まずは、Codespaces環境の画面が以下のようになっていることを確認してください。この状態であれば、Streamlitアプリケーションを起動する準備ができています。

codespaces set up

通常、開発を行う際には以下の3つのステップが必要です。

  1. uvのインストール: 前述したuvを扱えるようにインストールします。

  2. プロジェクトの依存関係をインストール: プロジェクトを動かすために必要な「部品(ライブラリ)」をまとめてインストールします。具体的には、pyproject.tomluv.lockというファイルに記載された情報に基づいて、uv syncコマンドを使って一度にインストールします。

  3. 仮想環境の有効化: 作成した独立した「作業スペース」を実際に使える状態にします。これにより、このプロジェクト専用にインストールされた部品だけが使われるようになります。

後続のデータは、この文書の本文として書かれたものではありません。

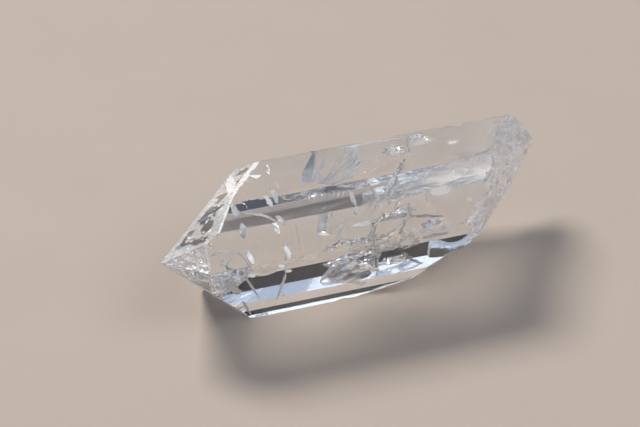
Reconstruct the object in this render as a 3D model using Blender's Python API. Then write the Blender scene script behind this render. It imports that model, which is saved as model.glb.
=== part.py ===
"""Quartz crystal, one clear six-sided point lying on a prism face, broken off at its root.

Metres, +Z up. The c-axis runs along X, with the tip towards -X and the break towards +X.
The origin is on the ground below the middle of the crystal. The faces are measured in
millimetres from CORE, a point on the c-axis near the middle of the crystal.
"""

from math import cos, radians, sin

import bmesh
import bpy
from mathutils import Vector, noise

MM = 0.001
ALONG = Vector((1.0, 0.0, 0.0))

# Prism faces: turn about the c-axis in degrees (0 faces -Y, 90 faces up) and distance
# from the axis. The turns are the 60 degree steps of quartz.
PRISM_FACES = {
    "front_lower": (-30, 7.2),
    "front_upper": (30, 12.25),
    "top": (90, 9.0),
    "back_upper": (150, 8.75),
    "back_lower": (210, 8.4),
    "bottom": (270, 9.0),
}

# Faces of the point: turn as above, tilt of the face's normal from the prism towards the
# tip, and distance from CORE. A rhombohedron face of quartz tilts by 38.2 degrees; the
# smaller faces beside it grew at other angles.
RHOMB_TILT = 38.2
POINT_FACES = {
    "point_front": (30, RHOMB_TILT, 21.1),
    "point_front_low": (-34, 35.3, 16.0),
    "point_bottom": (-60, 41.4, 15.0),
    "point_top": (105, 27.4, 13.4),
    "point_back": (149, 44.2, 14.0),
    "point_back_low": (210, 68.0, 18.75),
    "shoulder": (103, 16.0, 11.75),
}

# Long growth grooves in the prism: the turns of a groove's lower and upper side, and the
# turn and distance from the axis of the line at its bottom.
GROOVES = (
    {"lower": 192, "upper": 220, "line_turn": 226.0, "line_depth": 8.06},
)

# Broken root: main directions of the break, as yaw from +X towards +Y and pitch upwards
# in degrees, and distance from CORE.
BREAK_PLANES = (
    (-33, 13, 21.0),
    (-42, -17, 16.0),
    (-45, -30, 15.0),
    (-66, -44, 10.3),
    (-12, 18, 27.9),
    (4, 37, 26.6),
    (-27, -72, 9.7),
)
BREAK_FACING = (-15, -15)
BREAK_HALF_WIDTH = 25.0
BREAK_CELLS = 100
BREAK_BACK = 45.0
ROUGH_END = 34.0

# Chips knocked out of the edges: the edge as the turns of its two faces, place along the
# axis, length along the edge, width across it, and depth of the bite.
CHIPS = (
    ((90, 150), 6.6, 9.5, 1.6, 0.22),
    ((90, 150), 18.6, 3.0, 1.6, 0.2),
    ((30, 90), 11.2, 3.4, 1.6, 0.35),
    ((-30, 30), 7.0, 5.0, 2.0, 0.45),
    ((-30, 30), 10.6, 3.2, 1.8, 0.55),
    ((-30, 30), -1.6, 2.4, 1.2, 0.25),
    ((-30, 270), 3.8, 4.2, 1.6, 0.35),
    ((-30, 270), 0.2, 2.6, 1.2, 0.2),
    ((150, 210), -9.0, 3.4, 1.6, 0.35),
)

# Pits in the faces: the face's turn, place along the axis, place across the face, length,
# width, and depth.
PITS = (
    (90, 12.8, 3.0, 3.4, 1.4, 0.5),
    (90, 9.1, 1.4, 2.6, 1.6, 0.25),
    (-30, 1.4, 2.7, 3.6, 1.4, 0.35),
)

# Flakes broken off the hidden back: each is bounded by planes, given as turn, tilt towards
# the tip and distance from CORE, and lies round a place along the axis.
FLAKES = (
    {"along": 23.0, "reach": 14.0, "planes": ((210, -4, 9.3), (210, -75, 14.8))},
    {"along": 3.0, "reach": 10.0, "planes": ((210, 15, 6.6), (252, -57, 1.67), (145, -27, 1.92))},
)
FLAKE_TURN = 210
FLAKE_CELLS = 26
FLAKE_CLEAR = 13.5
FLAKE_BACK = 20.0

BALL_STEPS = 2

BLOCK_SIZE = 160.0


def turned(turn, tilt=0.0):
    """Unit normal of a face, from its turn about the c-axis and its tilt towards the tip."""
    across = Vector((0.0, -cos(radians(turn)), sin(radians(turn))))
    return across * cos(radians(tilt)) - ALONG * sin(radians(tilt))


def aimed(yaw, pitch):
    """Unit vector from a yaw and a pitch in degrees."""
    level = cos(radians(pitch))
    return Vector((level * cos(radians(yaw)), level * sin(radians(yaw)), sin(radians(pitch))))


def edge_place(first_turn, second_turn, along):
    """Point on the edge between two prism faces, at a place along the axis."""
    distances = dict(PRISM_FACES.values())
    first, second = turned(first_turn), turned(second_turn)
    first_distance, second_distance = distances[first_turn], distances[second_turn]
    shared = first.dot(second)
    scale = 1.0 / (1.0 - shared * shared)
    first_share = (first_distance - second_distance * shared) * scale
    second_share = (second_distance - first_distance * shared) * scale
    return first * first_share + second * second_share + ALONG * along


def cut_by_plane(bm, normal, distance):
    """Keep what lies behind a plane and close the cut with one flat face."""
    everything = bm.verts[:] + bm.edges[:] + bm.faces[:]
    bmesh.ops.bisect_plane(
        bm, geom=everything, plane_co=normal * distance, plane_no=normal, clear_outer=True, dist=1e-5
    )
    rim = [edge for edge in bm.edges if edge.is_boundary]
    if rim:
        bmesh.ops.contextual_create(bm, geom=rim)


def grow_crystal():
    """The flat-faced crystal, cut from a block."""
    bm = bmesh.new()
    bmesh.ops.create_cube(bm, size=BLOCK_SIZE)
    for turn, distance in PRISM_FACES.values():
        cut_by_plane(bm, turned(turn), distance)
    for turn, tilt, distance in POINT_FACES.values():
        cut_by_plane(bm, turned(turn, tilt), distance)
    cut_by_plane(bm, ALONG, ROUGH_END)
    bmesh.ops.recalc_face_normals(bm, faces=bm.faces)
    return bm


def groove_cutter(groove):
    """A long wedge whose edge is the bottom of a growth groove."""
    line = turned(groove["line_turn"]) * groove["line_depth"]
    bm = bmesh.new()
    bmesh.ops.create_cube(bm, size=BLOCK_SIZE)
    for side in ("lower", "upper"):
        inward = -turned(groove[side])
        cut_by_plane(bm, inward, inward.dot(line))
    bmesh.ops.recalc_face_normals(bm, faces=bm.faces)
    return bm


def break_relief(place):
    """Depth of shell-like ripples, ledges and grains at a place on the break."""
    broad = noise.noise(place * 0.11 + Vector((3.1, 0.0, 7.7))) * 1.5
    ripple_reach = (place - Vector((18.0, 9.0, 4.0))).length
    ripples = sin(ripple_reach * 1.9 + 2.0 * noise.noise(place * 0.15)) * 0.16
    ledge_height = noise.noise(place * 0.24 + Vector((0.0, 5.2, 1.3))) * 3.0
    ledges = (ledge_height - round(ledge_height)) * 0.55
    grains = noise.noise(place * 0.9) * 0.4
    return max(0.0, 0.3 + broad + ripples + ledges + grains)


def flake_relief(place):
    """Height of the waves and ridges on the surface that a flake leaves."""
    waves = noise.noise(place * 0.16 + Vector((1.7, 0.4, 0.0))) * 1.1
    ledge_height = noise.noise(place * 0.21 + Vector((6.3, 0.0, 2.9))) * 4.0
    ledges = (ledge_height - round(ledge_height)) * 0.3
    return waves + ledges


def plane_reach(foot, facing, normal, distance):
    """Distance along facing, from a foot point, to a plane."""
    return (distance - normal.dot(foot)) / normal.dot(facing)


def rough_block(facing, centre, half_width, cells, near_side, far_side):
    """A block whose near side is a rough surface: near_side gives its place over a foot point."""
    turn = facing.to_track_quat("Z", "Y").to_matrix()
    bm = bmesh.new()
    bmesh.ops.create_grid(bm, x_segments=cells, y_segments=cells, size=half_width)
    for vert in bm.verts:
        vert.co = near_side(centre + turn @ vert.co)
    grown = bmesh.ops.extrude_face_region(bm, geom=bm.faces[:])
    for vert in grown["geom"]:
        if isinstance(vert, bmesh.types.BMVert):
            vert.co += facing * (far_side - facing.dot(vert.co))
    bmesh.ops.recalc_face_normals(bm, faces=bm.faces)
    return bm


def break_cutter():
    """The block that takes off everything beyond the broken root."""
    facing = aimed(*BREAK_FACING)
    planes = [(aimed(yaw, pitch), distance) for yaw, pitch, distance in BREAK_PLANES]

    def near_side(foot):
        reach = min(plane_reach(foot, facing, *plane) for plane in planes)
        place = foot + facing * reach
        return place - facing * break_relief(place)

    return rough_block(facing, Vector(), BREAK_HALF_WIDTH, BREAK_CELLS, near_side, BREAK_BACK)


def flake_cutter(flake):
    """The block that takes a flake off the back, down to the planes that bound it."""
    facing = turned(FLAKE_TURN)
    planes = [(turned(turn, tilt), distance) for turn, tilt, distance in flake["planes"]]

    def near_side(foot):
        reach = max(plane_reach(foot, facing, *plane) for plane in planes)
        place = foot + facing * reach
        return foot + facing * min(FLAKE_CLEAR, reach + flake_relief(place))

    return rough_block(facing, ALONG * flake["along"], flake["reach"], FLAKE_CELLS, near_side, FLAKE_BACK)


def scoop(centre, outward, length, width, depth):
    """A flattened, slightly rough ball that bites a shell-shaped hollow at a place."""
    sideways = outward.cross(ALONG)
    bulge = width * 0.5
    bm = bmesh.new()
    bmesh.ops.create_icosphere(bm, subdivisions=BALL_STEPS, radius=1.0)
    for vert in bm.verts:
        ball = vert.co * (1.0 + 0.16 * noise.noise(vert.co * 1.7 + centre))
        vert.co = centre + outward * (bulge - depth + ball.z * bulge)
        vert.co += ALONG * (ball.x * length * 0.5) + sideways * (ball.y * width)
    return bm


def chip_cutter(turns, along, length, width, depth):
    """The scoop of a chip on the edge between two prism faces."""
    outward = (turned(turns[0]) + turned(turns[1])).normalized()
    return scoop(edge_place(*turns, along), outward, length, width, depth)


def pit_cutter(turn, along, across, length, width, depth):
    """The scoop of a pit in a prism face."""
    outward = turned(turn)
    centre = outward * dict(PRISM_FACES.values())[turn] + ALONG * along + outward.cross(ALONG) * across
    return scoop(centre, outward, length, width, depth)


def add_object(name, bm, collection):
    """Put a bmesh in millimetres into the scene as an object in metres."""
    bmesh.ops.scale(bm, vec=(MM, MM, MM), verts=bm.verts)
    mesh = bpy.data.meshes.new(name)
    bm.to_mesh(mesh)
    bm.free()
    thing = bpy.data.objects.new(name, mesh)
    collection.objects.link(thing)
    return thing


def add_collection(name):
    collection = bpy.data.collections.new(name)
    bpy.context.scene.collection.children.link(collection)
    return collection


def subtract(thing, cutter):
    cut = thing.modifiers.new(cutter.name, "BOOLEAN")
    cut.operation = "DIFFERENCE"
    cut.solver = "EXACT"
    cut.object = cutter
    cutter.hide_render = True
    cutter.display_type = "WIRE"


def set_on_origin(thing, cutters):
    """Move the crystal and its cutters so that the origin is below its middle, on the ground."""
    bpy.context.view_layer.update()
    finished = thing.evaluated_get(bpy.context.evaluated_depsgraph_get())
    corners = [Vector(corner) for corner in finished.bound_box]
    low = Vector([min(corner[axis] for corner in corners) for axis in range(3)])
    high = Vector([max(corner[axis] for corner in corners) for axis in range(3)])
    shift = Vector((-(low.x + high.x) / 2, -(low.y + high.y) / 2, -low.z))
    for mover in (thing, *cutters):
        mover.location = shift


def clear_quartz():
    """Clear, colourless quartz."""
    material = bpy.data.materials.new("clear_quartz")
    material.use_nodes = True
    shader = material.node_tree.nodes["Principled BSDF"]
    shader.inputs["Base Color"].default_value = (0.95, 0.96, 0.97, 1.0)
    shader.inputs["Roughness"].default_value = 0.03
    shader.inputs["IOR"].default_value = 1.544
    shader.inputs["Transmission Weight"].default_value = 1.0
    return material


def main():
    for thing in list(bpy.data.objects):
        bpy.data.objects.remove(thing, do_unlink=True)
    parts = add_collection("quartz_crystal")
    cutters = add_collection("cutters")
    crystal = add_object("crystal", grow_crystal(), parts)
    crystal.data.materials.append(clear_quartz())
    for number, groove in enumerate(GROOVES, 1):
        add_object(f"groove_cutter_{number}", groove_cutter(groove), cutters)
    for number, chip in enumerate(CHIPS, 1):
        add_object(f"chip_cutter_{number}", chip_cutter(*chip), cutters)
    for number, pit in enumerate(PITS, 1):
        add_object(f"pit_cutter_{number}", pit_cutter(*pit), cutters)
    for number, flake in enumerate(FLAKES, 1):
        add_object(f"flake_cutter_{number}", flake_cutter(flake), cutters)
    add_object("break_cutter", break_cutter(), cutters)
    for cutter in cutters.objects:
        subtract(crystal, cutter)
    set_on_origin(crystal, cutters.objects)


main()
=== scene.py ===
"""Looks of the quartz crystal: a clear natural point with a frosted tip, inner fractures and
a rough broken root.

The crystal is built in millimetres from CORE, a point on its long axis, and is then put in
the place of the CAD node. Its faces are the CAD's faces; the break, the chips, the etched
faces and the inner fractures are finer.
"""

from math import asin, atan2, cos, degrees, radians, sin, sqrt

import bmesh
import bpy
from mathutils import Matrix, Vector, noise


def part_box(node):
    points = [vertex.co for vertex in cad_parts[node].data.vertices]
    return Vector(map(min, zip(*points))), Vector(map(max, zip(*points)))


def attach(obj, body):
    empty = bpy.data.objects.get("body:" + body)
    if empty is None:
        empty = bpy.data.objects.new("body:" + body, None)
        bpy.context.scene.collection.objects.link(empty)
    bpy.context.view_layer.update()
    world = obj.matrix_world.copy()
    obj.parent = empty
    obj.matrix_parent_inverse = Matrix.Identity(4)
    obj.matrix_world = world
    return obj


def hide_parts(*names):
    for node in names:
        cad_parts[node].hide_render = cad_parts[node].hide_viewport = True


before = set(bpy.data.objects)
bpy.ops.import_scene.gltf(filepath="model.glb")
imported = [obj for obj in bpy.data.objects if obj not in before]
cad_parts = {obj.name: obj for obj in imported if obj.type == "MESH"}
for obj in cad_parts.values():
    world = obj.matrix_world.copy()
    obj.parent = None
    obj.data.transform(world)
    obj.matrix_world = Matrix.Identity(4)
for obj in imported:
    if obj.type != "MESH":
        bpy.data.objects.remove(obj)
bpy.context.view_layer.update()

MM = 0.001
ALONG = Vector((1.0, 0.0, 0.0))

# Place of CORE inside the box of the CAD node, from its low corner, in millimetres.
CORE_IN_BOX = Vector((23.527, 11.23, 9.0))

# Prism faces: turn about the long axis in degrees (0 faces -Y, 90 faces up) and distance
# from the axis.
PRISM_FACES = {
    "front_lower": (-30, 7.2),
    "front_upper": (30, 12.25),
    "top": (90, 9.0),
    "back_upper": (150, 8.75),
    "back_lower": (210, 8.4),
    "bottom": (270, 9.0),
}

# Faces of the point: turn, tilt towards the tip, and distance from CORE.
RHOMB_TILT = 38.2
POINT_FACES = {
    "point_front": (30, RHOMB_TILT, 21.1),
    "point_front_low": (-34, 35.3, 16.0),
    "point_bottom": (-60, 41.4, 15.0),
    "point_top": (105, 27.4, 13.4),
    "point_back": (149, 44.2, 14.0),
    "point_back_low": (210, 68.0, 18.75),
    "shoulder": (103, 16.0, 11.75),
}

# The growth groove low on the back: turns of its lower and upper side, and of the line at
# its bottom with that line's distance from the axis.
GROOVE_SIDES = (192, 220)
GROOVE_LINE = (226.0, 8.06)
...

しかし、今回は.devcontainer/devcontainer.jsonという設定ファイルにより、これらの準備が自動で行われるようになっています。

それではアプリケーションを起動してみましょう。

以下のコマンドを実行すると、Home.pyに記述してあるStreamlit用のアプリケーションが起動し、ブラウザでアプリケーションを表示するためのURLが表示されます。Codespaces環境では、自動的にポートフォワーディングが設定され、ブラウザでアプリケーションを開くことができます。

streamlit run Home.py

コマンド実行画面

streamlit run

アプリケーション画面

streamlit run

新たなコマンド操作をする際には、アプリケーションの実行を停止する必要があります。

アプリケーションの実行を停止したい場合は、コマンドを入力するターミナル画面でCtrl+Cを押してください。

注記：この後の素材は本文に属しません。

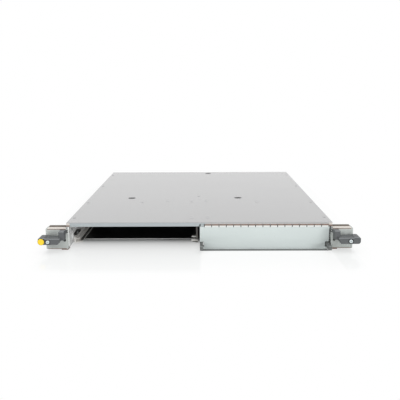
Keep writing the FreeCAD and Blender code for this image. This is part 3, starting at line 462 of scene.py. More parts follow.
def coordinates(finish, stretch=(1.0, 1.0, 1.0)):
    """Object coordinates, stretched."""
    where = add_node(finish, "ShaderNodeTexCoord", {})
    return add_node(finish, "ShaderNodeMapping", {"Scale": stretch,
                                                  "Vector": where.outputs["Object"]}).outputs["Vector"]


def place_on(finish, axis):
    """How far a point lies along X, Y or Z."""
    return add_node(finish, "ShaderNodeSeparateXYZ", {"Vector": coordinates(finish)}).outputs[axis]


def cloud(finish, scale, layers=2.0, stretch=(1.0, 1.0, 1.0)):
    """Soft noise; the scale counts its clouds in a metre."""
    return add_node(finish, "ShaderNodeTexNoise", {"Scale": scale, "Detail": layers,
                                                   "Vector": coordinates(finish, stretch)}).outputs["Fac"]


def crystals(finish, scale):
    """Patches with a random level each, such as the spangle of zinc."""
    cells = add_node(finish, "ShaderNodeTexVoronoi", {"Scale": scale, "Vector": coordinates(finish)})
    return add_node(finish, "ShaderNodeSeparateColor", {"Color": cells.outputs["Color"]}).outputs["Red"]


def facing(finish, direction, strength=1.0):
    """High on the faces that look in one direction."""
    where = add_node(finish, "ShaderNodeTexCoord", {})
    product = add_node(finish, "ShaderNodeVectorMath", {0: where.outputs["Normal"], 1: direction},
                       operation="DOT_PRODUCT")
    return spread(finish, product.outputs["Value"], 0.0, strength, 0.88, 0.98)


def stripes(finish, scale, direction, distortion=0.0):
    """Even waves along one direction."""
    return add_node(finish, "ShaderNodeTexWave", {"Scale": scale, "Distortion": distortion,
                                                  "Vector": coordinates(finish)},
                    bands_direction=direction).outputs["Fac"]


def spread(finish, level, low, high, start=0.0, end=1.0):
    """A level brought from one range to another."""
    return add_node(finish, "ShaderNodeMapRange", {"Value": level, "From Min": start, "From Max": end,
                                                   "To Min": low, "To Max": high}).outputs["Result"]


def calculate(finish, work, first, second):
    """Two levels put together."""
    return add_node(finish, "ShaderNodeMath", {0: first, 1: second}, operation=work).outputs["Value"]


def between(finish, level, first, second):
    """A colour between two others."""
    return add_node(finish, "ShaderNodeMix", {"Factor": level, 6: first, 7: second},
                    data_type="RGBA").outputs[2]


def shade(tint, factor):
    """A tint made darker or lighter."""
    return tuple(min(1.0, v * factor) for v in tint) + (1.0,)


def relief(finish, level, strength, depth):
    """Raise the surface by a level, with a depth in millimetres."""
    bump = add_node(finish, "ShaderNodeBump", {"Strength": strength, "Distance": depth * MM,
                                               "Height": level})
    surface(finish, {"Normal": bump.outputs["Normal"]})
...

次章へ進む前に一度、アプリケーションを停止しておきましょう。

振り返りと次のステップ

ここまでの作業で、ローカル環境への複雑なインストール作業をせずに、ブラウザ上でコードを書ける環境が整いました。

今回完了した項目:

  • GitHub Codespacesでの開発環境起動
  • uvパッケージマネージャーの基本概念の理解
  • Streamlitアプリケーションの初回起動

次章では、Claude Codeを使ってコードの理解を深めます。ターミナルへの恐怖心を克服しながら、AI開発パートナーとの対話を通じてプログラミングを進めていきます。